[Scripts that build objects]
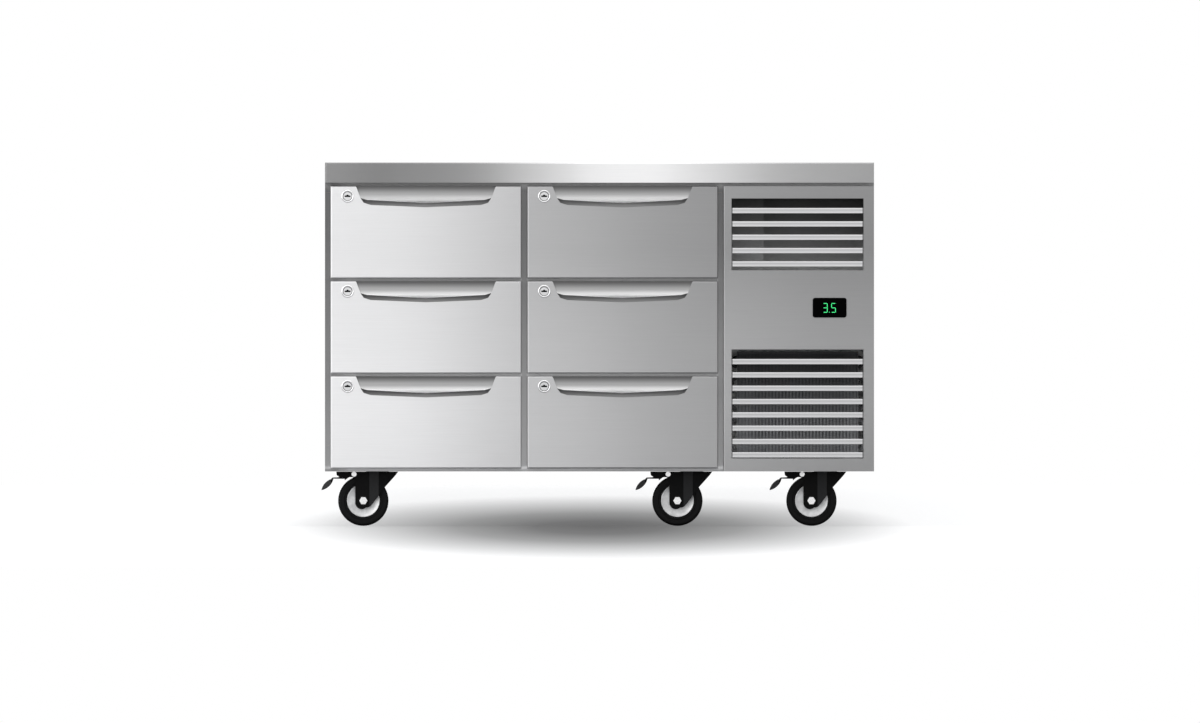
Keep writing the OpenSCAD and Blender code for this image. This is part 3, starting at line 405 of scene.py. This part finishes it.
def galvanised_inside(tree, at, tone):
    """The shell's tone outside, and that of the galvanised sheet inside the machine bay."""
    inside = maths(tree, "LESS_THAN", at["Y"], BACK_SHEET_Y)
    in_bay = maths(tree, "COMPARE", at["X"], BAY_MIDDLE_X, BAY_HALF)
    far = ramp(tree, at["Z"], BAY_Z, FAR_TONES, smooth=False)
    near = ramp(tree, at["Z"], BAY_Z, NEAR_TONES, smooth=False)
    dull = choose(tree, maths(tree, "LESS_THAN", at["Y"], BAY_MIDDLE_Y), far, near)
    return choose(tree, maths(tree, "MULTIPLY", inside, in_bay), tone, dull)


shell_steel = steel("shell_steel", SHELL_TONES, along="Z", span=FRAME_Z, grain="Z", extra=galvanised_inside)
dress("cabinet_shell", shell_steel)

# ------------------------------------------------------------------------------------------------------------
# Inside of the cold room: the liner is bright stainless sheet, the foam behind it is rigid polyurethane, and
# the posts and slides are zinc-plated steel.
DRAWERS = range(1, 7)
LINER_TONES = [(0.0, 0.62), (1.0, 0.68)]
SLIDE_TONES = [(0.0, 0.5), (1.0, 0.56)]
LINER_Z = (0.2, 0.83)
SLIDES_Y = (-0.3, 0.3)
PLAIN_DETAIL = 4.0
PLAIN_PLACES = (0.3, 0.7)
PLAIN_GLOSS = 0.06
SMOOTHEST = 0.02


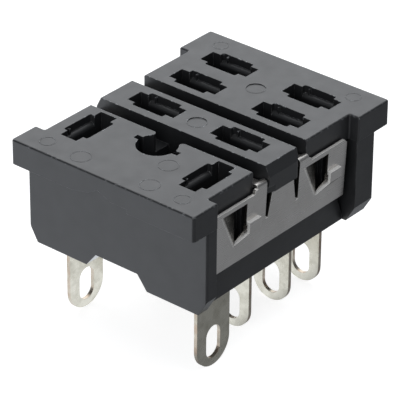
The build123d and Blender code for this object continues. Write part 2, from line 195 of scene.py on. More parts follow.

--- What this task involves ---
Set down the lines above as they stand, starting with the first line and ending with the line that contains "in_bay), tone, dull)".

--- Response to the task ---
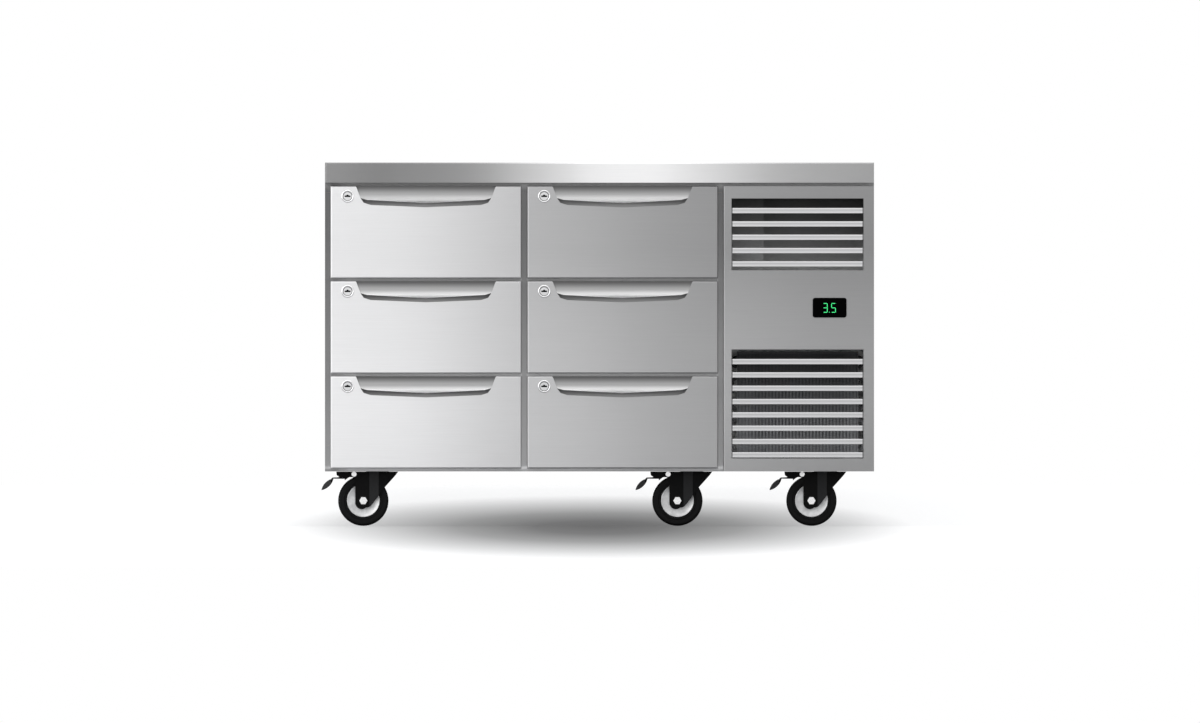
Keep writing the OpenSCAD and Blender code for this image. This is part 3, starting at line 405 of scene.py. This part finishes it.
def galvanised_inside(tree, at, tone):
    """The shell's tone outside, and that of the galvanised sheet inside the machine bay."""
    inside = maths(tree, "LESS_THAN", at["Y"], BACK_SHEET_Y)
    in_bay = maths(tree, "COMPARE", at["X"], BAY_MIDDLE_X, BAY_HALF)
    far = ramp(tree, at["Z"], BAY_Z, FAR_TONES, smooth=False)
    near = ramp(tree, at["Z"], BAY_Z, NEAR_TONES, smooth=False)
    dull = choose(tree, maths(tree, "LESS_THAN", at["Y"], BAY_MIDDLE_Y), far, near)
    return choose(tree, maths(tree, "MULTIPLY", inside, in_bay), tone, dull)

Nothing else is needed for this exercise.